+++ INFORMATION SUPPLIED
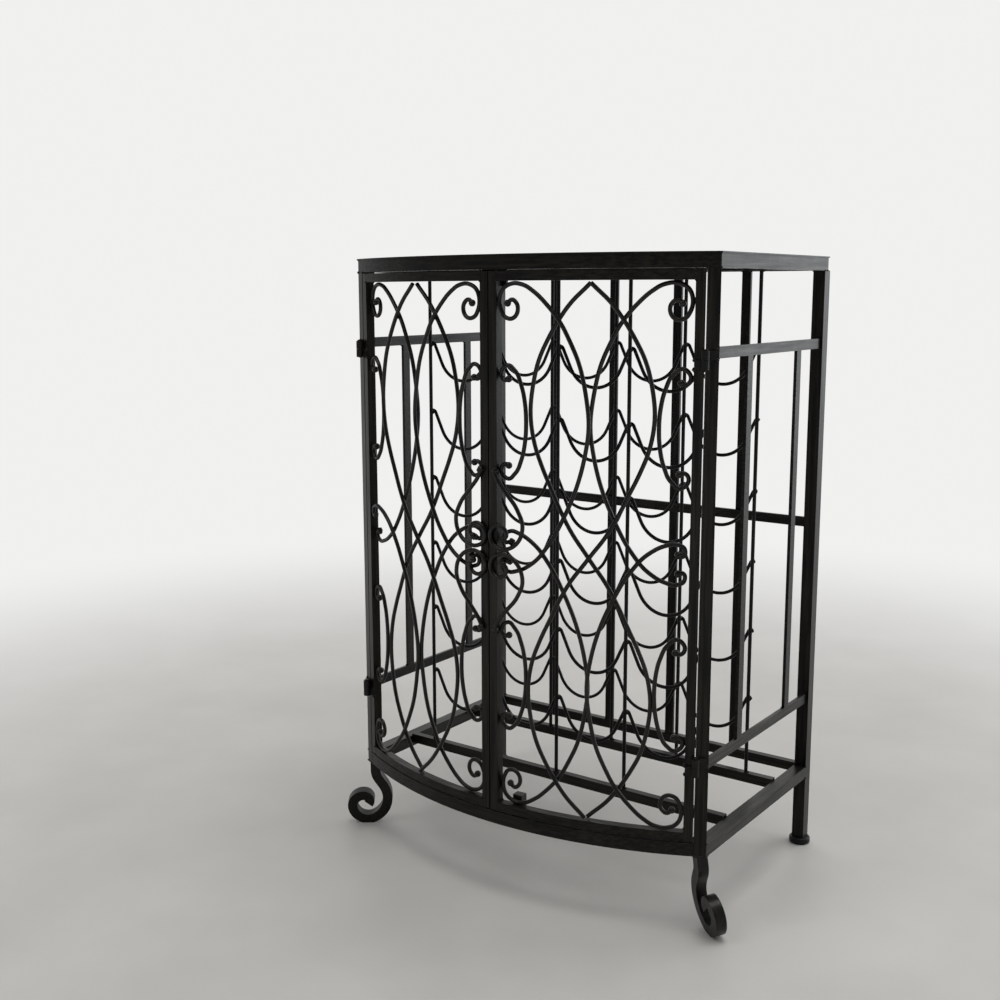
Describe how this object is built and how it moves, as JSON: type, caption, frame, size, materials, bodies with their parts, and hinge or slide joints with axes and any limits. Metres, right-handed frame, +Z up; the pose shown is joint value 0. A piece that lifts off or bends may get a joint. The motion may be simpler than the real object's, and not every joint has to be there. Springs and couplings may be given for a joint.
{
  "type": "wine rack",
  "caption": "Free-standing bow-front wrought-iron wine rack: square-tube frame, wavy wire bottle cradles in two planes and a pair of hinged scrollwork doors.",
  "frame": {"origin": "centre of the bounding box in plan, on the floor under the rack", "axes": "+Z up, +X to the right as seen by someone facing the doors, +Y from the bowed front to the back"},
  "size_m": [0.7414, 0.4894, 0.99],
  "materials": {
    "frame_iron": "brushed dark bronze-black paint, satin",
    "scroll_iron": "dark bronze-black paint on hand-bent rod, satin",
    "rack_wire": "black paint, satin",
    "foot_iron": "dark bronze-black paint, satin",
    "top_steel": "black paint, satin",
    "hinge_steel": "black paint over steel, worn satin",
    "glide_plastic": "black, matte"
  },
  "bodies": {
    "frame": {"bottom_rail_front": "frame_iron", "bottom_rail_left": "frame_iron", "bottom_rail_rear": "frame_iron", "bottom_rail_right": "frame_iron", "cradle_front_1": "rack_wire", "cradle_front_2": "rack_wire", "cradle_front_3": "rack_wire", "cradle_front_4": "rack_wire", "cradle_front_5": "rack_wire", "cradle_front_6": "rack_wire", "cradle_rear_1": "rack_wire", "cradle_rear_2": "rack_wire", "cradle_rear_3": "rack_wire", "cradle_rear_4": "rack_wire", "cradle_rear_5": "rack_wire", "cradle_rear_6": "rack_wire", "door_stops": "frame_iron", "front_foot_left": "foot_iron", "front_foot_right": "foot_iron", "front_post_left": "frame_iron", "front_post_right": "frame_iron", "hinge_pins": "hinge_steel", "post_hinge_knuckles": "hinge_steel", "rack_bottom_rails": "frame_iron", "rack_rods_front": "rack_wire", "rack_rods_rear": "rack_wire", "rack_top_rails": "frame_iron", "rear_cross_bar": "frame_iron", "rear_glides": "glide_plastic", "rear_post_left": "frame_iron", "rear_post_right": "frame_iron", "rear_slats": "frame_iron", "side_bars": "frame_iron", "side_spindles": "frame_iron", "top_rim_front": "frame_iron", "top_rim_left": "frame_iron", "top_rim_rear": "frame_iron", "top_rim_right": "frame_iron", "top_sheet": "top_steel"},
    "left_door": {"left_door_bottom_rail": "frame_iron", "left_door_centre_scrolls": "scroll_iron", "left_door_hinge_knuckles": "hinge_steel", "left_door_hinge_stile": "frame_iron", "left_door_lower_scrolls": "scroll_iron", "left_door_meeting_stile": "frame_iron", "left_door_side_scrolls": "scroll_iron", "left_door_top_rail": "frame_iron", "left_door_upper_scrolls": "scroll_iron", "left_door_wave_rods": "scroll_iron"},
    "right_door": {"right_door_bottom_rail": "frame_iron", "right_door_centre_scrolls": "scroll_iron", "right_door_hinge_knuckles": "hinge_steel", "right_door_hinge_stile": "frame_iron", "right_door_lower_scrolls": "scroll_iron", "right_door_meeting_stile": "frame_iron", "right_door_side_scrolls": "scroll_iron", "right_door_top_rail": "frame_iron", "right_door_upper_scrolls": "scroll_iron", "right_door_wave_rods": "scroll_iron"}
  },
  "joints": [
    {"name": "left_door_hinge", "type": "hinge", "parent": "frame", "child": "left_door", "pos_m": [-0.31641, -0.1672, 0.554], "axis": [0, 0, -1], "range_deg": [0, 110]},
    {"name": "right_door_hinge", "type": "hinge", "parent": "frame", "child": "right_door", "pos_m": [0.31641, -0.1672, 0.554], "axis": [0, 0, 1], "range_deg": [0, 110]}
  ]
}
++++++
• _WHAT TO WORK ON_
Give the listing above again, word for word.

• _ANSWER BELOW_
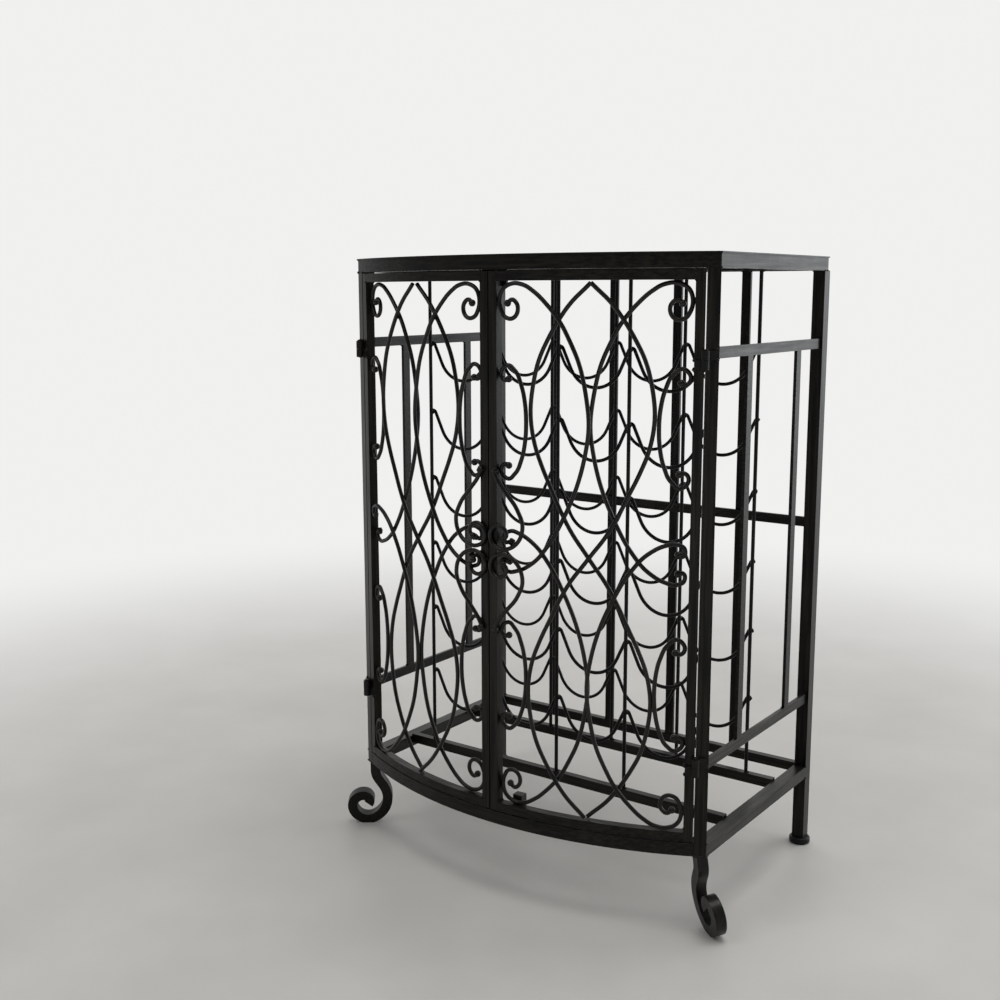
Describe how this object is built and how it moves, as JSON: type, caption, frame, size, materials, bodies with their parts, and hinge or slide joints with axes and any limits. Metres, right-handed frame, +Z up; the pose shown is joint value 0. A piece that lifts off or bends may get a joint. The motion may be simpler than the real object's, and not every joint has to be there. Springs and couplings may be given for a joint.
{
  "type": "wine rack",
  "caption": "Free-standing bow-front wrought-iron wine rack: square-tube frame, wavy wire bottle cradles in two planes and a pair of hinged scrollwork doors.",
  "frame": {"origin": "centre of the bounding box in plan, on the floor under the rack", "axes": "+Z up, +X to the right as seen by someone facing the doors, +Y from the bowed front to the back"},
  "size_m": [0.7414, 0.4894, 0.99],
  "materials": {
    "frame_iron": "brushed dark bronze-black paint, satin",
    "scroll_iron": "dark bronze-black paint on hand-bent rod, satin",
    "rack_wire": "black paint, satin",
    "foot_iron": "dark bronze-black paint, satin",
    "top_steel": "black paint, satin",
    "hinge_steel": "black paint over steel, worn satin",
    "glide_plastic": "black, matte"
  },
  "bodies": {
    "frame": {"bottom_rail_front": "frame_iron", "bottom_rail_left": "frame_iron", "bottom_rail_rear": "frame_iron", "bottom_rail_right": "frame_iron", "cradle_front_1": "rack_wire", "cradle_front_2": "rack_wire", "cradle_front_3": "rack_wire", "cradle_front_4": "rack_wire", "cradle_front_5": "rack_wire", "cradle_front_6": "rack_wire", "cradle_rear_1": "rack_wire", "cradle_rear_2": "rack_wire", "cradle_rear_3": "rack_wire", "cradle_rear_4": "rack_wire", "cradle_rear_5": "rack_wire", "cradle_rear_6": "rack_wire", "door_stops": "frame_iron", "front_foot_left": "foot_iron", "front_foot_right": "foot_iron", "front_post_left": "frame_iron", "front_post_right": "frame_iron", "hinge_pins": "hinge_steel", "post_hinge_knuckles": "hinge_steel", "rack_bottom_rails": "frame_iron", "rack_rods_front": "rack_wire", "rack_rods_rear": "rack_wire", "rack_top_rails": "frame_iron", "rear_cross_bar": "frame_iron", "rear_glides": "glide_plastic", "rear_post_left": "frame_iron", "rear_post_right": "frame_iron", "rear_slats": "frame_iron", "side_bars": "frame_iron", "side_spindles": "frame_iron", "top_rim_front": "frame_iron", "top_rim_left": "frame_iron", "top_rim_rear": "frame_iron", "top_rim_right": "frame_iron", "top_sheet": "top_steel"},
    "left_door": {"left_door_bottom_rail": "frame_iron", "left_door_centre_scrolls": "scroll_iron", "left_door_hinge_knuckles": "hinge_steel", "left_door_hinge_stile": "frame_iron", "left_door_lower_scrolls": "scroll_iron", "left_door_meeting_stile": "frame_iron", "left_door_side_scrolls": "scroll_iron", "left_door_top_rail": "frame_iron", "left_door_upper_scrolls": "scroll_iron", "left_door_wave_rods": "scroll_iron"},
    "right_door": {"right_door_bottom_rail": "frame_iron", "right_door_centre_scrolls": "scroll_iron", "right_door_hinge_knuckles": "hinge_steel", "right_door_hinge_stile": "frame_iron", "right_door_lower_scrolls": "scroll_iron", "right_door_meeting_stile": "frame_iron", "right_door_side_scrolls": "scroll_iron", "right_door_top_rail": "frame_iron", "right_door_upper_scrolls": "scroll_iron", "right_door_wave_rods": "scroll_iron"}
  },
  "joints": [
    {"name": "left_door_hinge", "type": "hinge", "parent": "frame", "child": "left_door", "pos_m": [-0.31641, -0.1672, 0.554], "axis": [0, 0, -1], "range_deg": [0, 110]},
    {"name": "right_door_hinge", "type": "hinge", "parent": "frame", "child": "right_door", "pos_m": [0.31641, -0.1672, 0.554], "axis": [0, 0, 1], "range_deg": [0, 110]}
  ]
}